那么,政府职能到底要如何转变呢?一个共识是要消除政企合一,淡化政府的财产所有者职能,在行政权力受到民事权利制约的条件下突出和强化其社会管理者角色,也就是说,要建立一个公共服务型政府。因此,政府的主要经济职能在于提供经济性公共服务,向所有市场主体提供经济运行必需的经济环境等软件设施和基础设施等硬件设施,包括有效的宏观经济调控和管理、基本的基础设施、特别是以法治为内涵的财产权制度和市场经济竞争规则等。可见,我们将新的政府职能定位于提供公共产品,就建立和谐社会而言,是提供制度性公共产品,即为工农获得恒产提供产权制度服务:将工农应得的产权配置给工农,并确立其产权不受侵犯的法律,把“公民的合法的私有财产不受侵犯”、“国家依照法律规定保护公民的私有财产权和继承权”和“国家尊重和保障人权”的宪法承诺落到实处,为这种新产权的交易提供竞争性规则和保障。这是政府参与建立和谐社会的主要任务,也是我们为进一步深化改革而提出的边际措施。

政府要真能心向工农,代表人民的根本利益,代表工农的利益,实现工农的恒产愿望,就必须自我革命,更新观念,解决如下两大问题:

第一,理智地、科学地评价私有产权和公有产权的优劣。其评价标准有三个要点:一是交易费用最低,生产效率最高;二是财富增殖的限度最大,权力寻租的可能性最小;三是保证按要素分配的公正而天下安定,避免贫富差距悬殊而致社会动乱。

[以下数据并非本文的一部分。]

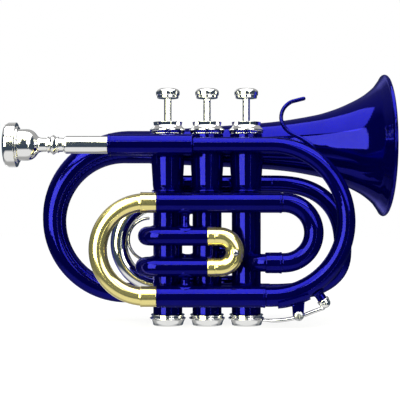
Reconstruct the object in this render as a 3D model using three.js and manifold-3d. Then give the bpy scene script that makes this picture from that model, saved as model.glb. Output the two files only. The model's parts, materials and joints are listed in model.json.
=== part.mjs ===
// Pocket trumpet with three piston valves, in millimetres, +Z up.
// +X points the way the bell faces and -Y is the side of the leadpipe.
// The origin is the middle of the second valve's bottom cap, on its flat underside.
import * as THREE from "three";
import { mergeVertices } from "three/addons/utils/BufferGeometryUtils.js";
import Module from "manifold-3d";

const wasm = await Module();
wasm.setup();

// Fits
const fitGap = 0.3;
const slideGap = 0.3;
const overrun = 2;
const samePlace = 1e-4;

// Roundness of the turned and bent pieces
const tubeSides = 12;
const smallSides = 10;
const turnedSides = 18;
const bellSides = 26;
const springSides = 4;
const wireSides = 6;
const bendStep = Math.PI / 8;

// Valve casings, from the bore outwards and from the foot upwards
const casingBore = 8.8;
const casingWall = 0.5;
const casingRadius = casingBore + casingWall;
const seatStep = 0.35;
const casingSeatRadius = casingRadius + seatStep;
const barrelStep = 0.75;
const barrelRadius = casingSeatRadius + barrelStep;
const barrelBoreStep = 0.4;
const barrelBore = casingBore + barrelBoreStep;
const casingBottom = 7.4;
const seatHeight = 86.4;
const seatLength = 8.3;
const barrelStart = seatHeight + seatLength;
const barrelTaperLength = 4.5;
const barrelFull = barrelStart + barrelTaperLength;
const barrelLength = 22.7;
const casingTop = barrelFull + barrelLength;

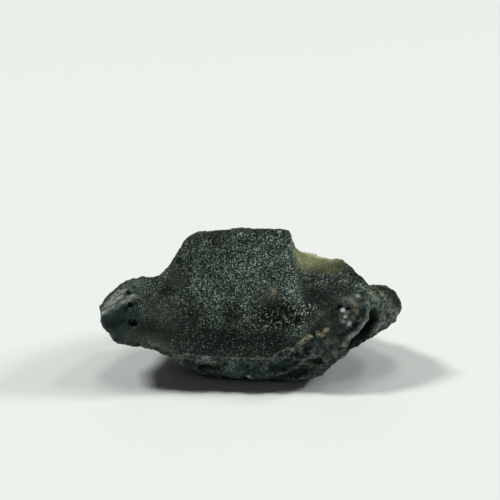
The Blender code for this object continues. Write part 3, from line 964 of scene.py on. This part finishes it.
def aimed(name, data, place, direction):
    """A new lamp or camera at the place, looking along the direction."""
    made = linked(name, data)
    made.location = place
    made.rotation_euler = direction.to_track_quat("-Z", "Y").to_euler()
    return made


def lay_floor(stage):
    """The plain pale floor."""
    mesh = bpy.data.meshes.new("floor")
    corners = [(x * FLOOR_REACH, y * FLOOR_REACH, 0) for x, y in ((-1, -1), (1, -1), (1, 1), (-1, 1))]
    mesh.from_pydata(corners, [], [(0, 1, 2, 3)])
    paper = bpy.data.materials.new("pale_paper")
    paper.use_nodes = True
    shader = paper.node_tree.nodes["Principled BSDF"]
    shader.inputs["Base Color"].default_value = (*stage.floor, 1.0)
    shader.inputs["Roughness"].default_value = FLOOR_ROUGHNESS
    mesh.materials.append(paper)
    floor = linked("floor", mesh)


def hang_lamps(stage):
    """The lamps round the stone, each aimed at it."""
    for name, turn, height, width, depth in LAMPS:
        turn, height = math.radians(turn), math.radians(height)
        level = math.cos(height)
        away = Vector((math.sin(turn) * level, -math.cos(turn) * level, math.sin(height)))
        lamp = bpy.data.lights.new(name, "AREA")
        lamp.shape = "RECTANGLE"
        lamp.size, lamp.size_y = width, depth
        lamp.energy = getattr(stage, name)
        aimed(name, lamp, away * LAMP_DISTANCE, -away)


def light_surround(stage, scene):
    """The faint even light from all round."""
    scene.world = bpy.data.worlds.new("surround")
    scene.world.use_nodes = True
    back = scene.world.node_tree.nodes["Background"]
    back.inputs["Color"].default_value = (1.0, 1.0, 1.0, 1.0)
    back.inputs["Strength"].default_value = stage.surround


class TEKTITE_OT_set_stage(bpy.types.Operator):
    """Sets the stage: a pale floor, six lamps, a faint surround and the camera"""

    bl_idname = "tektite.set_stage"
    bl_label = "Set the stage"

    def execute(self, context):
        scene = context.scene
        lay_floor(scene.tektite_stage)
        hang_lamps(scene.tektite_stage)
        light_surround(scene.tektite_stage, scene)
        lens = bpy.data.cameras.new("camera")
        lens.lens, lens.sensor_width, lens.clip_start = LENS, SENSOR, NEAREST_SHOWN
        bpy.context.scene.camera = aimed("camera", lens, VIEWER, -TOWARDS_VIEWER)
        scene.view_settings.view_transform = "Standard"
        return {"FINISHED"}


class TEKTITE_PT_panel(bpy.types.Panel):
    """Lists the stone's sizes and colours, and the steps that make it"""

    bl_label = "Tektite"
    bl_space_type = "VIEW_3D"
    bl_region_type = "UI"
    bl_category = "Tektite"

    def draw(self, context):
        scene = context.scene
        for group in (scene.tektite_shape, scene.tektite_glass, scene.tektite_stage):
            for name in group.__annotations__:
                self.layout.prop(group, name)
        self.layout.operator(TEKTITE_OT_make_stone.bl_idname)
        self.layout.operator(TEKTITE_OT_set_stage.bl_idname)


CLASSES = (
    TektiteShape,
    TektiteGlass,
    TektiteStage,
    TEKTITE_OT_make_stone,
    TEKTITE_OT_set_stage,
    TEKTITE_PT_panel,
)


def register():
    for each in CLASSES:
        bpy.utils.register_class(each)
    bpy.types.Scene.tektite_shape = PointerProperty(type=TektiteShape)
    bpy.types.Scene.tektite_glass = PointerProperty(type=TektiteGlass)
    bpy.types.Scene.tektite_stage = PointerProperty(type=TektiteStage)


def unregister():
    del bpy.types.Scene.tektite_stage
    del bpy.types.Scene.tektite_glass
    del bpy.types.Scene.tektite_shape
    for each in reversed(CLASSES):
        bpy.utils.unregister_class(each)


def main():
    register()
    bpy.ops.tektite.make_stone()
    bpy.ops.tektite.set_stage()


if __name__ == "__main__":
    main()
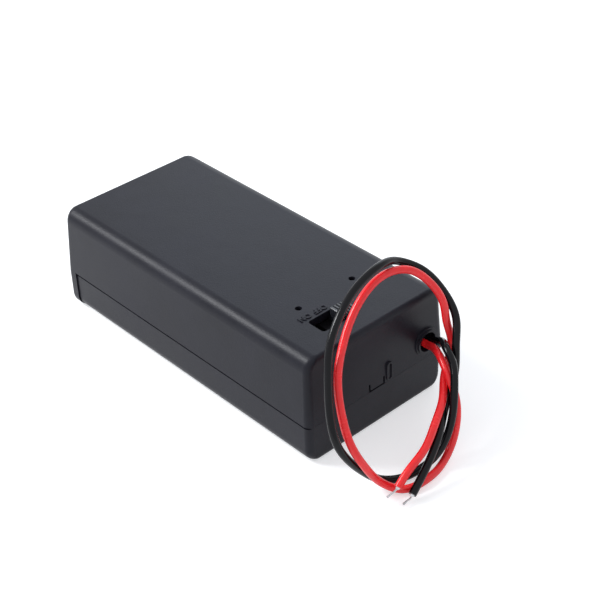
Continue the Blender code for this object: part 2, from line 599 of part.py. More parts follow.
def switch_slider():
    """The ridged knob with the flange that keeps it under the top, and a peg for its contact."""
    half_flange = SLOT_WIDTH / 2 + FLANGE_SIDE
    slider = block("switch_slider", (SWITCH_X - half_flange, KNOB_Y - FLANGE_HALF_LENGTH, FLANGE_BOTTOM),
                   (SWITCH_X + half_flange, KNOB_Y + FLANGE_HALF_LENGTH, FLANGE_TOP))
    half_width = SLOT_WIDTH / 2 - CLEARANCE
    knob = block("knob", (SWITCH_X - half_width, KNOB_Y - KNOB_LENGTH / 2, FLANGE_TOP - FLANGE_THICKNESS / 2),
                 (SWITCH_X + half_width, KNOB_Y + KNOB_LENGTH / 2, CASE_HEIGHT + KNOB_RAISE), KNOB_EDGE)
    join(slider, knob)
    pitch = KNOB_LENGTH / KNOB_RIDGES
    for step in range(1, KNOB_RIDGES):
        y = KNOB_Y - KNOB_LENGTH / 2 + step * pitch
        cut(slider, block("knob_groove_%d" % step,
                          (SWITCH_X - SLOT_WIDTH, y - KNOB_GROOVE_WIDTH / 2,
                           CASE_HEIGHT + KNOB_RAISE - KNOB_GROOVE_DEPTH),
                          (SWITCH_X + SLOT_WIDTH, y + KNOB_GROOVE_WIDTH / 2, CASE_HEIGHT + 2 * KNOB_RAISE)))
    join(slider, rod("slider_peg", (SWITCH_X, KNOB_Y, FLANGE_BOTTOM - PEG_LENGTH),
                     (SWITCH_X, KNOB_Y, FLANGE_BOTTOM + SINK), PEG_RADIUS))
    move_origin(slider, (SWITCH_X, KNOB_Y, FLANGE_TOP))
    return slider


def slider_contact():
    """A springy strip under the slider that dips down over two neighbouring terminals."""
    half_length = TERMINAL_PITCH / 2 + STRIP_END
    steps = 36
    middle = []
    for step in range(steps + 1):
        y = -half_length + 2 * half_length * step / steps
        from_dip = abs(abs(y) - TERMINAL_PITCH / 2) / STRIP_END
        dip = STRIP_DIP * (1 + math.cos(math.pi * from_dip)) / 2 if from_dip < 1 else 0
        middle.append((KNOB_Y + y, STRIP_MIDDLE_Z - dip))
    upper = [(y, z + STRIP_THICKNESS / 2) for y, z in middle]
    lower = [(y, z - STRIP_THICKNESS / 2) for y, z in reversed(middle)]
    loops = [[(SWITCH_X + side * STRIP_WIDTH / 2, y, z) for y, z in upper + lower] for side in (-1, 1)]
    strip = loft("slider_contact", loops)
    cut(strip, rod("strip_hole", (SWITCH_X, KNOB_Y, STRIP_MIDDLE_Z - WALL),
                   (SWITCH_X, KNOB_Y, STRIP_MIDDLE_Z + WALL), PEG_RADIUS + CLEARANCE))
    return strip


def switch_base():
    """The insulating plate that carries the terminals and hangs on the case's two stakes."""
    half_length = POST_REACH + BASE_END
    base = block("switch_base", (SWITCH_X - BASE_WIDTH / 2, SWITCH_Y - half_length, BASE_BOTTOM),
                 (SWITCH_X + BASE_WIDTH / 2, SWITCH_Y + half_length, BASE_TOP))
    for name, y in (("base_hole_left", SWITCH_Y + POST_REACH), ("base_hole_right", SWITCH_Y - POST_REACH)):
        cut(base, rod(name, (SWITCH_X, y, BASE_BOTTOM - WALL), (SWITCH_X, y, BASE_TOP + WALL),
                      STAKE_RADIUS + CLEARANCE))
    half_x = BLADE_THICKNESS / 2 + CLEARANCE
    half_y = BLADE_WIDTH / 2 + CLEARANCE
    for step in (-1, 0, 1):
        y = SWITCH_Y + step * TERMINAL_PITCH
        cut(base, block("blade_slot_%d" % (step + 2), (SWITCH_X - half_x, y - half_y, BASE_BOTTOM - WALL),
                        (SWITCH_X + half_x, y + half_y, BASE_TOP + WALL)))
    return base


def switch_terminal(name, step):
    """A flat contact head over the base, with a blade through it that a lead is soldered to."""
    y = SWITCH_Y + step * TERMINAL_PITCH
    half = TERMINAL_SIZE / 2
    half_x = BLADE_THICKNESS / 2
    half_y = BLADE_WIDTH / 2
    terminal = block(name, (SWITCH_X - half, y - half, TERMINAL_TOP - TERMINAL_SHEET),
                     (SWITCH_X + half, y + half, TERMINAL_TOP))
    join(terminal, block(name + "_blade", (SWITCH_X - half_x, y - half_y, BASE_TOP - BLADE_DROP),
                         (SWITCH_X + half_x, y + half_y, TERMINAL_TOP - TERMINAL_SHEET / 2)))
    return terminal


def solder_joint(name, centre):
    """A small bead of solder beside the piece that it holds."""
    builder = bmesh.new()
    place = Matrix.Translation(centre)
    bmesh.ops.create_icosphere(builder, subdivisions=2, radius=JOINT_RADIUS, matrix=place)
    return finish(builder, name)


def in_metres(route):
    """A route's points, which are written in millimetres, in metres."""
    return [Vector(point) * MM for point in route]


def smooth_route(points, count):
    """Points at even steps along the natural cubic curve through a route's own points."""
    own = np.array(points)
    lengths = np.linalg.norm(np.diff(own, axis=0), axis=1)
    knots = np.concatenate(([0.0], np.cumsum(lengths)))
    system = np.eye(len(own))
    right = np.zeros_like(own)
    for index in range(1, len(own) - 1):
        before = lengths[index - 1]
        after = lengths[index]
        system[index, index - 1:index + 2] = (before, 2 * (before + after), after)
        slope_change = (own[index + 1] - own[index]) / after - (own[index] - own[index - 1]) / before
        right[index] = 6 * slope_change
    bend = np.linalg.solve(system, right)
    route = []
    for place in np.linspace(0, knots[-1], count):
        index = min(int(np.searchsorted(knots, place, side="right")) - 1, len(own) - 2)
        step = lengths[index]
        start = (knots[index + 1] - place) / step
        end = (place - knots[index]) / step
        straight = start * own[index] + end * own[index + 1]
        bulge = (start ** 3 - start) * bend[index] + (end ** 3 - end) * bend[index + 1]
        route.append(straight + bulge * step ** 2 / 6)
    return route


def cord(name, points, diameter, count):
    """A round cord or strand along a route, as a curve with a bevel."""
    curve = bpy.data.curves.new(name, "CURVE")
    curve.dimensions = "3D"
    curve.bevel_depth = diameter / 2
    curve.bevel_resolution = 2
    curve.use_fill_caps = True
    spline = curve.splines.new("POLY")
    route = smooth_route(points, count)
    spline.points.add(len(route) - 1)
    for point, place in zip(spline.points, route):
        point.co = (*place, 1.0)
    made = bpy.data.objects.new(name, curve)
    bpy.context.collection.objects.link(made)
    return made


def jumper_route(lug_bead, blade_bead):
    """The short lead's route, from over the bead on the socket's lug to under the bead on the switch."""
    first = Vector(lug_bead) + Vector((0.35, -0.1, 0.65)) * LEAD_DIAMETER
    last = Vector(blade_bead) - Vector((0, 0, JOINT_RADIUS + CLEARANCE))
    rise = last.z - first.z
    lower = first + Vector((0.5 * (last.x - first.x), 0.5 * (last.y - first.y), 0.3 * rise))
    upper = Vector((last.x, last.y, first.z + 0.65 * rise))
    return first, lower, upper, last


def paint(pieces, finish_name, colour, roughness, metallic=0.0):
    """Give each piece its own material of one finish."""
    for piece in pieces:
        piece.data.materials.append(material(piece.name + "_" + finish_name, colour, roughness, metallic))


def build():
    """Make every piece and give it its material."""
    socket_y = -SNAP_PITCH / 2
    stud_y = SNAP_PITCH / 2
    bead_x = JOINT_RADIUS + CLEARANCE
    lug_x = LUG_BACK + bead_x
    lug_z = SNAP_Z - LUG_DROP + LUG_WIDTH / 2
    blade_x = BLADE_THICKNESS / 2 + bead_x
    blade_z = BASE_TOP - BLADE_DROP + JOINT_RADIUS
    on_y = SWITCH_Y - TERMINAL_PITCH
    paint([case_shell(), battery_cover(), switch_slider()], "black_plastic", (0.012, 0.012, 0.014), 0.4)
    paint([contact_board(), switch_base()], "board", (0.16, 0.06, 0.02), 0.6)
    paint([snap_socket(socket_y), snap_stud(stud_y), rivet("socket_rivet", socket_y),
           rivet("stud_rivet", stud_y), solder_lug("socket_lug", socket_y), solder_lug("stud_lug", stud_y)],
          "nickel", (0.6, 0.58, 0.54), 0.3, 1.0)
    paint([slider_contact(), switch_terminal("switch_terminal_on", -1),
           switch_terminal("switch_terminal_common", 0), switch_terminal("switch_terminal_spare", 1)],
          "brass", (0.65, 0.45, 0.2), 0.35, 1.0)
    lug_bead = (lug_x, socket_y, lug_z)
    blade_bead = (SWITCH_X - blade_x, on_y, blade_z)
    paint([solder_joint("black_joint", (lug_x, stud_y, lug_z)),
           solder_joint("jumper_joint_lug", lug_bead),
           solder_joint("red_joint", (SWITCH_X + blade_x, SWITCH_Y, blade_z)),
           solder_joint("jumper_joint_blade", blade_bead),
           cord("red_tip", in_metres(RED_TIP_ROUTE), STRAND_DIAMETER, POINTS_PER_TIP),
           cord("black_tip", in_metres(BLACK_TIP_ROUTE), STRAND_DIAMETER, POINTS_PER_TIP)],
          "tinned", (0.55, 0.55, 0.56), 0.35, 1.0)
    paint([cord("red_lead", in_metres(RED_ROUTE), LEAD_DIAMETER, POINTS_PER_LEAD),
           cord("jumper_lead", jumper_route(lug_bead, blade_bead), LEAD_DIAMETER, POINTS_PER_JUMPER)],
          "red_insulation", (0.7, 0.008, 0.01), 0.35)
    paint([cord("black_lead", in_metres(BLACK_ROUTE), LEAD_DIAMETER, POINTS_PER_LEAD)],
          "black_insulation", (0.012, 0.012, 0.013), 0.35)


build()
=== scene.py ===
# %% [markdown]
# # A nine volt battery holder
# This lesson dresses a plain CAD model of a small black box that holds one block battery. The box has a
# clip-on cover, a slide switch and two leads. It could be modelled a second time for the picture, but then
# two models would drift apart. So the CAD pieces give every size and place, and here they get their soft
# edges, their real finishes, the lettering beside the switch, and a studio to stand in.

# %% Load the frame
import json
import math

import bpy
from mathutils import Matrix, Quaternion, Vector


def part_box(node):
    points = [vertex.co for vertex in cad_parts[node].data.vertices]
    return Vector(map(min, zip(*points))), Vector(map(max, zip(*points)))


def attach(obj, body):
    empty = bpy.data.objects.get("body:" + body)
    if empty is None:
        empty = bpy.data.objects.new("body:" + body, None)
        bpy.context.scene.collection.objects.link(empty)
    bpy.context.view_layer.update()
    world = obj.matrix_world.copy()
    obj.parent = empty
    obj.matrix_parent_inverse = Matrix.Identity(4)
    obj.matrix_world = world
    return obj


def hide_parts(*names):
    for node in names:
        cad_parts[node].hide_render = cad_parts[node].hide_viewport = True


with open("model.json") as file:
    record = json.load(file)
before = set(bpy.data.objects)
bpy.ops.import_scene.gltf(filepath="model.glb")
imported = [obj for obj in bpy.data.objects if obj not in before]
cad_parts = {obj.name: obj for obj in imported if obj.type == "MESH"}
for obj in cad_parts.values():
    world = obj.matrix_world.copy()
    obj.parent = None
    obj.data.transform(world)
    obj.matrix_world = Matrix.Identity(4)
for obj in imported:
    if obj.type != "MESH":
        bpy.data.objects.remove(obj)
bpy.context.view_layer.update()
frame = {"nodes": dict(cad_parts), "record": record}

MM = 0.001
print("CAD pieces:", len(frame["nodes"]))

# %% [markdown]
# ## The view
# The photograph looks down on one corner of the box from about 27 centimetres away, so near edges look
# clearly longer than far ones. The view could be set by eye. A camera that was fitted to the box's corners
# makes every later comparison a fair one. It is turned a little about its line of sight, as the hand-held
# camera was.

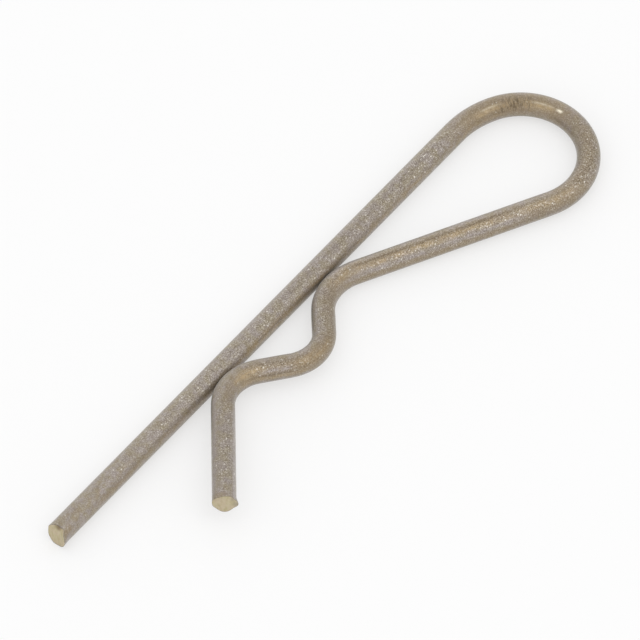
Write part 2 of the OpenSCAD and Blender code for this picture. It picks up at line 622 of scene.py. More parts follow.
@dataclass
class BentWire:
    """The wire of the pin: its straight leg, eye, return leg, humps, seat and free end.

    Attributes:
        wire_d: Diameter of the spring wire.
        thinning: Share that a tight bend draws the wire down by.
        leg_to_tip: Length of the straight leg from the shaft seat to its tip.
        leg_to_eye: Length of the straight leg from the shaft seat to the eye.
        eye_d: Inside diameter of the eye.
        lead_in_r: Inside radius of the bend where the leg runs into the eye.
        lead_in_angle: Angle of that bend.
        seat_h: Clear height under the arch over the shaft.
        seat_r: Inside radius of the arch.
        first_flank: Slope between the first hump and the arch.
        second_flank: Slope between the arch and the second hump.
        first_hump_r: Inside radius of the first hump.
        second_hump_r: Inside radius of the second hump.
        hump_gap: Gap where a hump rests against the leg.
        hump_ride: Height that the second hump has slipped up the leg.
        free_end_l: Straight length of the free end.
        free_end_angle: Angle between the free end and the leg.
        facets: Number of points round the wire.
        pitch: Longest step along the wire.
        end_l: Length at each end that is fed in finer steps, for the cutter to work on.
        end_pitch: Length of those finer steps.
        overrun: Spare wire beyond each cut, which the cutter takes off.
    """

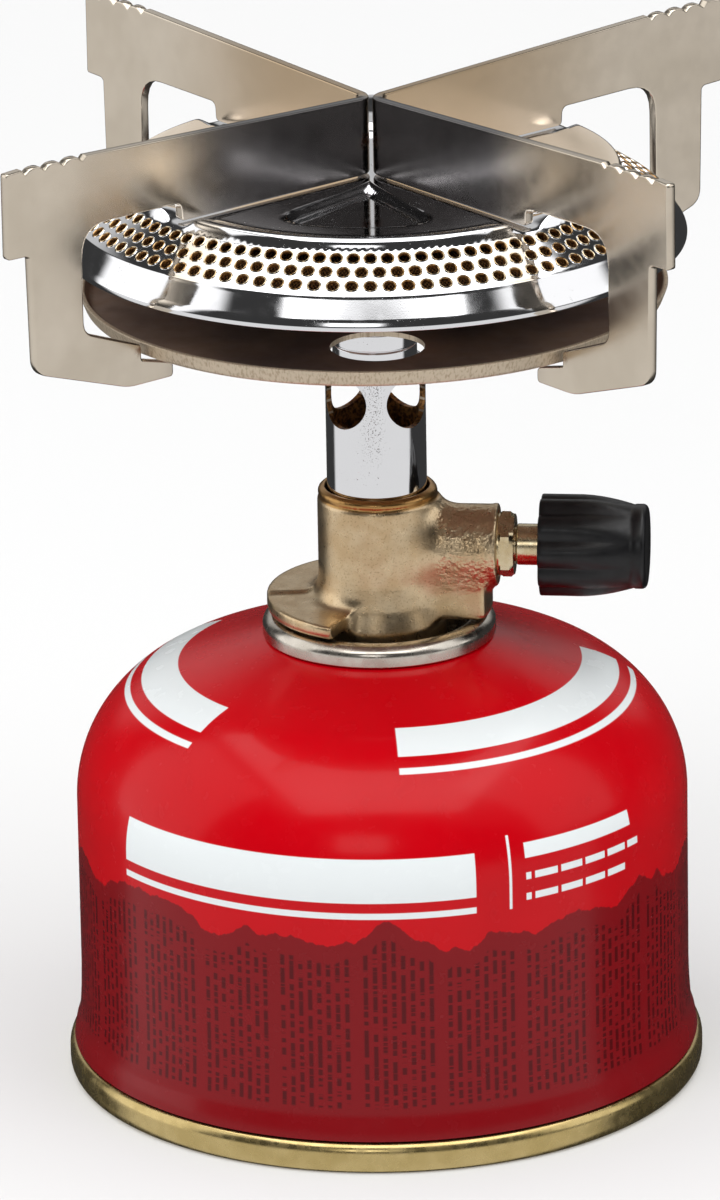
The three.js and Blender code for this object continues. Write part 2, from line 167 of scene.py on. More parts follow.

第二,理性地、客观地评价私心和公心的是非。正像对公有产权和私有产权的评价长期被误解所支配一样,对私心与公心的评价长期被偏见所扭曲。在传统的固执的因袭的观念中,客观存在的、人人都有的私心总是恶的、卑劣的,罪在不赦;而先验的、假设的公心则是善的、高尚的,敬若神明。人的存在就是欲望的存在;人存在的目的就是满足自己的欲望;人利用自己可支配的财产(物质或知识)自由追求自己的目的而不侵犯别人的财产或不损害别人的利益,就是一个高尚的、有道德的、有益于社会的人。

六、结论

本文把和谐社会理解为一种利益均衡状态,实现这种利益均衡状态的基本条件在于经济行为主体对恒产的占有及恒心的建立。利益均衡不单是收入分配均衡,首先是财产权分配均衡,否则,收入分配只能有利于资本方,而不利于劳动。现阶段我国社会的二元经济结构导致了严重的利益失衡,形成了工农两个弱势群体并使其处境有恶化的趋势。要达到和谐社会的利益一般均衡,必须进一步深化改革,消除政府职能的二重性,实现政企分离,进而政府进一步转变职能,建立公共服务型政府,赋予工农两个阶层以恒产。“有恒产者有恒心”,只要政府从制度环境上作出产权安排及其法律保障,相信理性的经济行为主体一定会产生最大化自身利益的激励行为从而导致利益均衡的实现,而奠定和谐社会的基础,这同国家长期经济增长与发展的目标是相一致的。这就是我们在改革进入攻坚时期提出的一条边际措施。借此,我们把建立和谐社会同深化改革从逻辑上内在地统一起来,开拓了一条理论和实践统一的创新之路。